Tutorial – Elsie Takes a Pea
Step One
I start with a piece of Arches 140# cold press paper, 22 x 30. I soak the paper for about eight minutes in cold water and then stretch it. The pictured stretching system is no longer available, so stapling the paper to a piece of Gator foam board works fine. Let the paper dry and put artist tape over the stapled edges for a clean white edge when you finish. I work pretty wet, so stretching prevents the paper from buckling, down the line.
Step Two
After the paper has dried, I prop the board at a slight angle and rewet the paper with clean water and a sponge. I wipe the wet sponge on the paper in a random fashion, kind of like I’m wiping off a counter. There are small areas that are missed by the sponge and stay dry, but most of the paper is pretty wet. I mix up small pots of diluted watercolor in four colors: new gamboge ( a golden yellow), peacock blue (saturated turquoise), French ultramarine (a deep blue that granulates beautifully) and one red. I have experimented with a lot of red pigments, but lately my choice is often permanent red. Using large brushes, I randomly apply each of these paints to the very wet paper and let them mix and run.
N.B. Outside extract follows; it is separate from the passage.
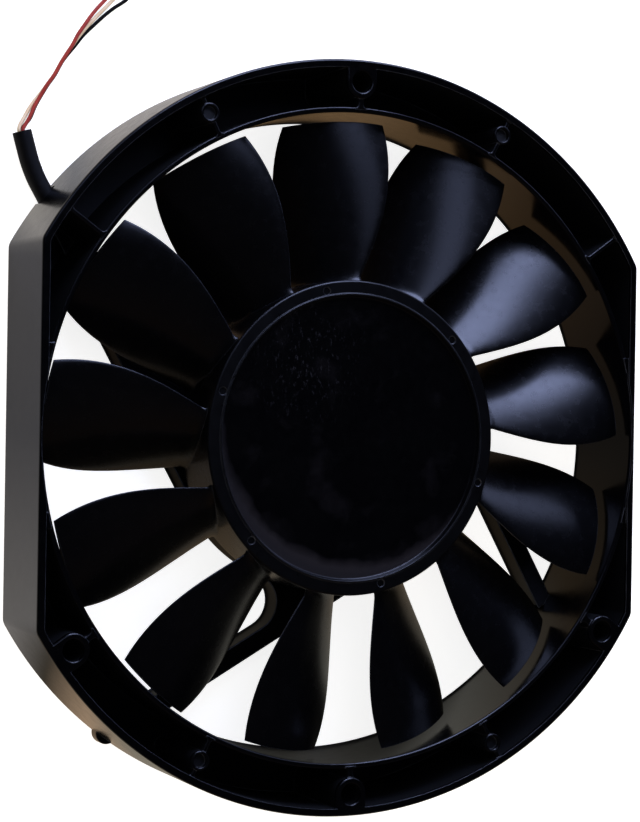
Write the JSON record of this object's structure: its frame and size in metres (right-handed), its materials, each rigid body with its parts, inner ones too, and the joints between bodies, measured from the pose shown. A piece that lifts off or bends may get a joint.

I don’t really brush them on; I drop them and drip on more clean water with a sponge to make them really move. The areas that were left dry will stay white, and these add interest to the final painting. I let the paper dry again after this step.
Step Three
I do my drawings on tracing paper, not on the watercolor paper. This allows me to erase as I’m drawing and not mar the surface of the watercolor paper. When I am happy with the drawing, I transfer it to the paper, on top of the layer of random color. I use homemade carbon paper and trace my drawing using a pen, so I can see where I’ve been.
Step Four
Now I’m ready to begin painting the subject. I like to start with the darkest darks. I mix up a cup of something that is almost black, using alizarin crimson and winsor green, yellow shade. I apply it in the large background area and on the hat brim, starting in one corner of the area and using a pretty small brush, constantly moving the edge of the paint a little bit and keeping the edge always wet. I must move quickly on this. Next, I paint the hat brim by wetting the entire brim and dropping in color. I use a very limited palette: the four colors from step 2, plus occasional use of alizarin crimson, winsor green (ys), aureolin yellow, sepia, burnt sienna and burnt umber. I will also often use one Daniel Smith quinacrindone pigment in a painting. In this painting, I use quinacrindone coral.
Step Five
Now I start on the face, because that’s what I’m really interested in, and for me the painting doesn’t start to have a life of its own until the person shows up in it. I look for natural lines on the face (the edge of the cheek between the nose and mouth, for example) and use those as edges of a painted area. Then I wet the entire area I’m planning to paint and drop in color where I want it, using gravity and the angle of the painting board to get the paint to flow. I try not to brush paint on so much as touch it to a wet area and let it mix with another color that I place nearby. The painting looks funny at this point, but I can see where I’m going and the painting is starting to develop a personality. I leave highlights where the light hits the nose and lip, but you can see that these are not white, but the colors of the first layer. They “read” as white or as sunlight because of the contrast with the darker colors, but they are random colors and I think they are more interesting than flat white highlights.
Step Six
I finish the rest of the face in the same way and paint the hair, which is mostly ultramarine blue. I have a pot of the blue ready to go before I get to the hair edge of the face, because I want the hair to mix wet into the face so there’s not a hard edge there. I drop other colors in with the ultramarine while it’s wet to make the hair look interesting– burnt umber and sepia, mostly. I want this painting to have a red/green complementary color scheme going on, so I get this nice coral red in on the inside of the shirt. This is mostly quinacrindone coral with some other colors dropped in. I like it with the green on the collar at the back of the neck.
Step Seven
I paint the closest hand, using the same method as for the face. I find a natural line (veins and tendons, in this case), wet up to that line and drop paint in until I’m happy with it, let it dry, then wet another area and do the same. I also get some green on the shadow side of the white blazer. This green is mostly peacock blue with my two yellows. I decide on a deep purple (ultramarine and alizarin) for the purse, to make it similar to the hat band and keep the color scheme from getting too busy.
Step Eight
Now I paint the other hand. I don’t have a photographic reference for this, since the lady’s other hand wasn’t in this position in the original photographs I took. I used my own hand as a reference when I was doing the drawing, and my hands aren’t quite this old-looking (yet!) So I need to try to make the hand look older, with wrinkles I make up and enlarged knuckles. I hope this is successful enough that it won’t look odd to anyone. I do like that the highlight on the hand ended up being very gold, by chance.
Step Nine
The produce bag is a challenge. The shadows on the original bright white bag are very subtle, but there is so much color in this area from the first layer that I need to make the shadows dark enough to show up as shadows, rather than as a design painted on the bag. I end up with kind of an abstracted version of the bag, and I’m OK with that. I also put in a nice dark but warm area to represent the inside of the sleeve in the foreground.